The Welsh Government has agreed to loan four million more tests to the NHS in England, bringing the total the country has given England to 10 million.
First Minister Mark Drakeford said: “Wales has a significant stock of lateral flow tests, sufficient to meet our needs over the weeks ahead.”
In a letter to MPs, Health Secretary Sajid Javid said the supply of lateral flow devices (LFDs) was being tripled in January and February from a pre-Omicron plan of 100 million to 300 million per month.
“To respond to anticipated demand over the coming few weeks we are buying hundreds of millions more LFD tests, bringing new products on board and accelerating their deployment to the public,” he said.
But “in light of the huge demand for LFDs seen over the last three weeks, we expect to need to constrain the system at certain points over the next two weeks to manage supply over the course of each day, with new tranches of supply released regularly throughout each day”.
Prime Minister Boris Johnson previously urged people in England heading out for New Year’s Eve festivities on Friday to get tested.
Professor Peter Openshaw, who sits on the New and Emerging Respiratory Virus Threats Advisory Group (Nervtag), said the conditions at a New Year’s Eve gathering were “perfect” for spreading coronavirus..
“I think it’s very worrying indeed,” he told BBC Radio 4’s Today programme.
“We know the situations in which transmission happens and fortunately I don’t think we are facing the sort of lockdown that was necessary in order to cope in the very earliest part of this year.
“But we do know that crowding together in poorly ventilated spaces, particularly if you are shouting over loud music and so on, is absolutely perfect in terms of transmitting this very, very highly transmissible virus.”
In England – unlike other parts of the UK – nightclubs remain open and there are no limits on social mixing.
The NHS Covid Pass is required for entry to nightclubs but this can be obtained by people who are double-jabbed, rather than requiring proof of a negative test.
The UK Health Security Agency said on Wednesday that eight million lateral flow test kits would be made available to pharmacies by New Year’s Eve.
Professor Martin Marshall, the chairman of the Royal College of GPs, has criticised “mixed messages” over the supply of Covid tests.

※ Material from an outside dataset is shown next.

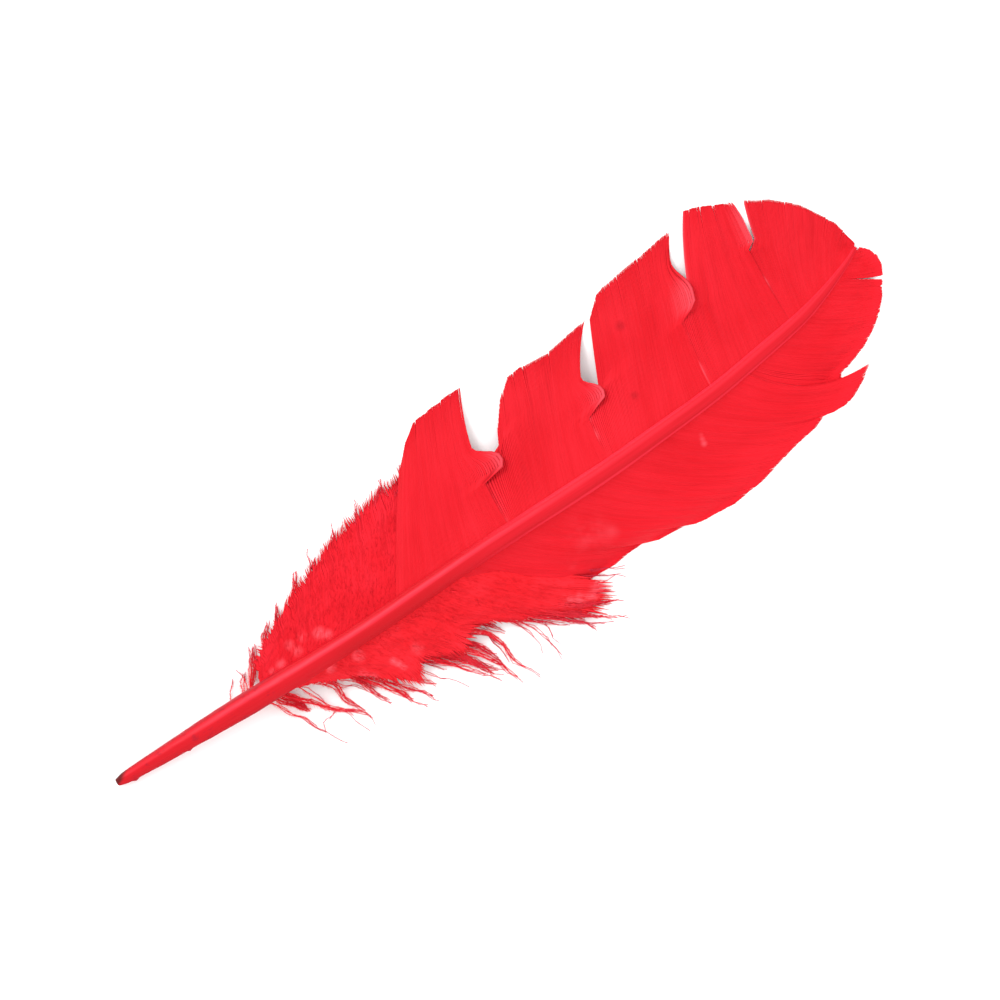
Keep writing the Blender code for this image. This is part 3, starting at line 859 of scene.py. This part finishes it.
def growMat(guides, side, barbules, seed, shape):
    random = np.random.default_rng(seed)
    guide = np.array(guides, float)
    rootU = np.arange(guide[0, 0], guide[-1, 0], shape["pitch"])
    count = len(rootU)
    u = rootU[:, None]
    tip = np.stack([np.interp(rootU, guide[:, 0], guide[:, axis]) for axis in (1, 2)], -1)
    root = barbRoot(rootU, side, shape)
    kept = np.clip(1.0 + random.normal(0, shape["lengthSpread"], count), *shape["lengths"])
    share = np.repeat(np.linspace(0, 1, shape["points"])[None], count, 0)
    t = share * kept[:, None]
    path = bentPath(root[:, :2], tip, np.full(count, shape["angle"]), side, t, shape["bend"])
    sway = ripples(seed + 2, shape["sways"], u, t)
    path[..., 0] += sway * t + random.normal(0, shape["tipSpread"], count)[:, None] * share**5

    # Neighbours keep one height, so it follows the distance from the shaft more than the share of each barb
    away = np.clip(np.abs(path[..., 1] - root[:, None, 1]) / shape["fallWidth"], 0, 1)
    height = between(root[:, None, 2], shape["tipHeight"], 0.8 * away**0.9 + 0.2 * t)
    tuck = shape["tuck"] * np.exp(-(rootU[-1] - rootU) / shape["tuckWidth"])
    height = height - tuck[:, None] * np.sin(np.pi * np.clip(t, 0, 1)) ** 0.5
    height = height + ripples(seed + 4, shape["waves"], u, t) * np.sin(np.pi * t * 0.8)
    centre = np.concatenate((path, softFloor(height, *shape["floor"])[..., None]), -1)
    roll = ripples(seed + 5, shape["roll"], u, t) + random.normal(0, shape["rollSpread"], count)[:, None]
    taper = between(1.0, shape["tipWidth"], smooth(0.85, 1.0, share))
    rings = ribbonRings(centre, roll, taper, share, shape)

    tint = np.zeros(t.shape)
    own = np.broadcast_to(random.random(count)[:, None], t.shape)
    marks = np.stack((tint, t, own), -1)
    fuzz = centre + (0, 0, shape["fuzzHeight"])
    return [strandFaces(rings, marks[:, :, None]),
            growBarbules(random, fuzz, tint, barbules, shape["barbules"])]


def growLocks(locks, barbules, seed, shape):
    random = np.random.default_rng(seed)
    lines, tints = [], []
    for wide, barbs, points in locks:
        points = np.array(points, float)
        steps = np.concatenate(([0], np.cumsum(np.linalg.norm(np.diff(points, axis=0), axis=1))))
        share = np.repeat(np.linspace(0, 1, shape["points"])[None], barbs, 0)
        # The first barb of a lock is as long as the lock
        t = share * np.where(np.arange(barbs) == 0, 1, random.uniform(shape["shortest"], 1.0, barbs))[:, None]
        path = np.stack([along(list(zip(steps / steps[-1], points[:, axis])), t) for axis in (0, 1)], -1)
        heading = unit(np.gradient(path, axis=1))
        across = np.stack((-heading[..., 1], heading[..., 0]), -1)
        spread = shape["spread"] if barbs > 1 else 0
        offset = np.linspace(-spread, spread, barbs)[:, None] + random.normal(0, shape["stray"], (barbs, 1))
        offset = offset * between(wide, shape["tipWidth"], t**1.3) * smooth(-0.1, 0.35, t)
        own = random.uniform(0, 90, (barbs, 1))
        wander = ripple(seed + 7, own, t * steps[-1] / shape["wanderLong"], waves=9)
        offset = offset + between(*shape["wander"], t) * wander
        path = path + across * offset[..., None]
        tints.append(smooth(*shape["dark"], t) * min(1.0, 1.3 / (1 + barbs / 6)))  # thick locks stay lighter
        drop = shaftRadius(points[0, 0]) * random.uniform(*shape["rootDrop"], (barbs, 1))
        rise = shaftCentre(points[0, 0])[2] - drop
        height = between(rise, random.uniform(*shape["tipHeights"], (barbs, 1)), t**0.7)
        height = height - shape["sag"] * np.sin(np.pi * t)
        lines.append(np.concatenate((path, softFloor(height, *shape["floor"])[..., None]), -1))
    line, tint = np.concatenate(lines), np.concatenate(tints)
    t = np.repeat(np.linspace(0, 1, shape["points"])[None], len(line), 0)
    own = np.broadcast_to(random.random((len(line), 1)), t.shape)
    thick = between(*shape["radius"], t)[..., None]
    return [growTubes(line, thick, np.stack((tint, t, own), -1)),
            growBarbules(random, line, tint, barbules, shape["barbules"])]


print("finishes")
# Pale clouds (near x 205 a painted highlight of lifted barbs), dark specks, and pale tufts that are a painted
# highlight: x, y and radius, then the strength of all but the specks
shaftMaterial = shaftFinish("dyed_quill", shaftLook)
innerMaterial = vaneFinish("dyed_inner_vane", vaneLook, [], [(204.2, 30.2, 2.4), (195.9, 10.2, 2)])
# Painted light: the outer vane has brighter colours and a lighter margin, against the shade on its side away
# from the softbox
outerLook = vaneLook | {"deep": (0.59, 0.0055, 0.012, 1), "bright": (0.70, 0.013, 0.025, 1), "thin": 0.7}
outerMaterial = vaneFinish("dyed_outer_vane", outerLook, [
    (161, -17.5, 10, 0.4), (151.5, -21, 3.4, 0.4), (167.5, -20.5, 3.4, 0.4), (206, -10.8, 1.1, 0.5),
    (205.6, -12.2, 1.3, 0.8), (205.3, -13.6, 1.5, 1)], [])
innerDown = downFinish("dyed_inner_down", downLook, [
    (76.5, 3.6, 3, 0.7), (78.5, 1.8, 2.4, 0.6), (61.6, 2.4, 2.4, 0.6), (58.2, 2, 1.6, 0.5),
    (68, 2.8, 2.6, 0.5), (71.5, 5.4, 2.4, 0.5), (67, 5.6, 2.4, 0.5)])
# Painted light: the outer down has brighter colours, against the shade on its side away from the softbox
outerDownLook = downLook | {"deep": (0.72, 0.014, 0.022, 1), "bright": (0.80, 0.022, 0.034, 1)}
outerDown = downFinish("dyed_outer_down", outerDownLook, [
    (73.4, -6.6, 3, 0.9), (82.6, -8.8, 2.8, 1.0), (80.6, -14.2, 2.4, 0.9), (82.4, -17, 2.2, 0.9),
    (90.4, -16, 1.8, 1.0), (91.2, -17.6, 1.8, 1.0), (92, -19.2, 1.7, 1.0), (98.5, -16.8, 3, 0.5),
    (144.5, -30.7, 3.4, 0.9), (148, -32.3, 3.4, 1.0), (151.5, -34, 3.4, 1.0), (155, -32, 4, 0.9)])
# Painted light: the locks have brighter colours, against the shade they lie in under the dense down
lockLook = downLook | {"deep": (0.88, 0.020, 0.034, 1), "bright": (0.95, 0.045, 0.066, 1)}
lockMaterial = downFinish("dyed_locks", lockLook, [])

print("shaft")
buildPiece("shaft", growShaft(shaftShape), shaftMaterial)

print("vanes")
buildPiece("inner_vane", growVane(innerSections, 1, innerEdges, 11, vaneShape), innerMaterial)
buildPiece("outer_vane", growVane(outerSections, -1, outerEdges, 31, vaneShape), outerMaterial)

print("down")
buildPiece("outer_down", growMat(outerMat, -1, 6000, 51, matShape), outerDown)
buildPiece("outer_locks", growLocks(outerLocks, 40000, 52, lockShape), lockMaterial)
buildPiece("inner_down", growMat(innerMat, 1, 4000, 53, matShape), innerDown)
buildPiece("inner_locks", growLocks(innerLocks, 34000, 54, lockShape), lockMaterial)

Prof Marshall said the demand for tests has gone up “dramatically” as people seek to check their Covid status before socialising or coming out of isolation.
“It does seem to be that there’s some mixed messages here because the Secretary of State said yesterday that there was a global shortage because demand globally in most countries for testing has gone up massively,” Prof Marshall told Times Radio.

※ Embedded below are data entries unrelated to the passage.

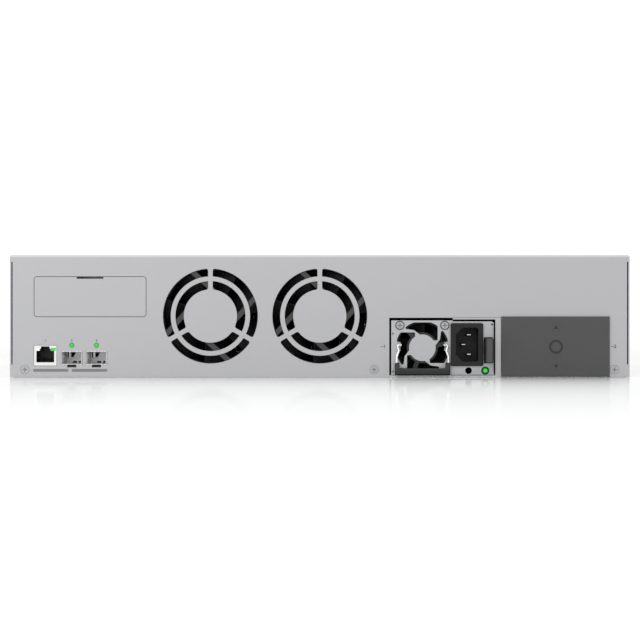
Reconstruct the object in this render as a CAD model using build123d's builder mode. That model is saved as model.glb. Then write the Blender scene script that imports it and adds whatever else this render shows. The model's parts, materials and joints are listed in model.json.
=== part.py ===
from build123d import *
import os
from math import atan2, cos, degrees, hypot, radians, sin, tan

# A two-unit rackmount network switch. Its rear holds two exhaust fans, a management port, two
# uplink cages, a covered expansion slot, one hot-swap power supply and one blanked power bay.
# Frame, in millimetres: +X to the right seen from the front, +Y to the rear, +Z up.
# The origin lies under the middle of the chassis, on its underside.

os.makedirs("parts", exist_ok=True)

# Chassis
WIDTH, DEPTH, HEIGHT = 442.0, 400.0, 87.0
SIDE, REAR, FRONT = WIDTH / 2, DEPTH / 2, -DEPTH / 2
COVER_T, TRAY_T, PANEL_T, PLATE_T = 1.0, 1.2, 1.2, 3.0
SLIT = 0.8  # between the cover's skirt and the tray's wall
ROOF_CHAMFER = 0.6
WALL = SIDE - COVER_T - SLIT  # outer face of the tray's wall
PANEL_BACK = REAR - PANEL_T
PLATE_BACK = FRONT + PLATE_T
EAR_LOW, EAR_HIGH = 9.0, 82.2  # the rear panel is full width below and above these heights

# Fasteners: M3 countersunk for the sheets, M4 press nuts for rack ears
SCREW_HEAD, SCREW_SHANK, SCREW_LENGTH = 3.0, 1.4, 6.0
SCREW_SINK, SCREW_DISH = 1.1, 3.25
EAR_CENTRE = (-170.0, 43.5)
EAR_PITCH = (30.0, 50.0)
EAR_HOLE, NUT_BORE, NUT_RADIUS, NUT_LENGTH = 2.25, 2.0, 3.6, 3.0

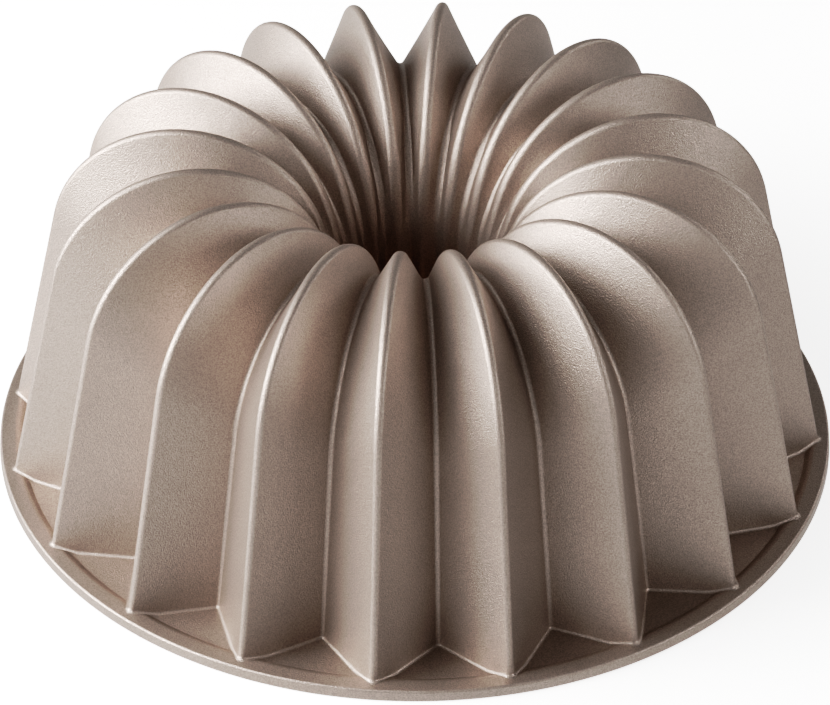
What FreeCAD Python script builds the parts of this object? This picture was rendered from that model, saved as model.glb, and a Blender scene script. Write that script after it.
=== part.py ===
"""Bundt pan: a one-piece cast-aluminium fluted ring mould, standing upside down on its rim.

The frame is millimetres, +Z up, with the origin in the middle of the rim's face. Twenty flutes run from the
rim up the outer wall, over the crown and down into the centre tube. A crest line lies in the XZ plane.
Each flute is a ruled form between a crest profile and the valley profiles half a pitch to each side.
The casting is divided face to face into four named regions: rim, outer wall, crown and centre tube.
"""

import FreeCAD
import Part
import Sketcher

import math
import os

SIZES = {
    "flutes": 20,
    "rim_radius": 130.0,
    "rim_draft": 6.0,
    "bead_height": 3.7,
    "bead_inner_radius": 124.2,
    "web_height": 2.0,
    "web_outer_radius": 122.4,
    "web_inner_radius": 95.0,
    "rim_edge_fillet": 0.7,
    "crest_foot_radius": 127.8,
    "crest_draft": 12.6,
    "crest_apex_radius": 70.1,
    "crest_apex_height": 107.2,
    "crest_inner_arc": 45.1,
    "crest_throat_arc": 106.0,
    "crest_throat_slope": 19.0,
    "crest_tube_draft": 4.4,
    "valley_foot_radius": 108.3,
    "valley_draft": 11.7,
    "valley_apex_radius": 57.4,
    "valley_apex_height": 90.8,
    "valley_inner_arc": 26.3,
    "valley_throat_arc": 52.6,
    "valley_throat_slope": 42.0,
    "valley_tube_draft": 1.4,
    "tube_end_height": 5.0,
    "crest_skin": 4.4,
    "valley_skin": 4.2,
    "mouth_overrun": 2.0,
    "crest_fillet": 1.5,
    "split_height": 60.0,
    "mid_radius": 62.0,
    "clearance": 10.0,
}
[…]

“But we’re also, as you say, told by the UK Health Security Agency that there’s a local logistics problem of delivering to pharmacies and delivering to the warehouses that supply the online suppliers of the testing.”
Sir John Bell, regius professor of medicine at Oxford University and a member of the Vaccine Task Force, said there was no shortage of tests but the Omicron variant had “disabled” the workforce able to deliver the tests.
He told Times Radio: “There are more than ample tests in the UK, in storage, ready to be used, and I think the problem has been the same one other people have had and that is the number of delivery drivers.
“There’s a lot of people being quarantined. The workforce which you have to have to distribute those widely has been disabled by the Omicron pandemic.”
He added: “I can promise you it is not a lack of tests.”
It comes as the NHS is setting up new Nightingale “surge hubs” at hospitals across England as it goes on a “war footing” to prepare for a potential wave of Omicron hospital admissions.
Work on a total of eight hubs, each with a capacity of around 100 patients, is set to begin as early as this week, according to NHS England.
Further sites could also be identified to add a further 4,000 “super surge” beds.
A total of 755 deaths registered in England and Wales in the week ending December 17 mentioned Covid-19 on the death certificate, according to the Office for National Statistics (ONS).
A total of 174,392 deaths have occurred in the UK where Covid-19 was mentioned on the death certificate, the ONS said.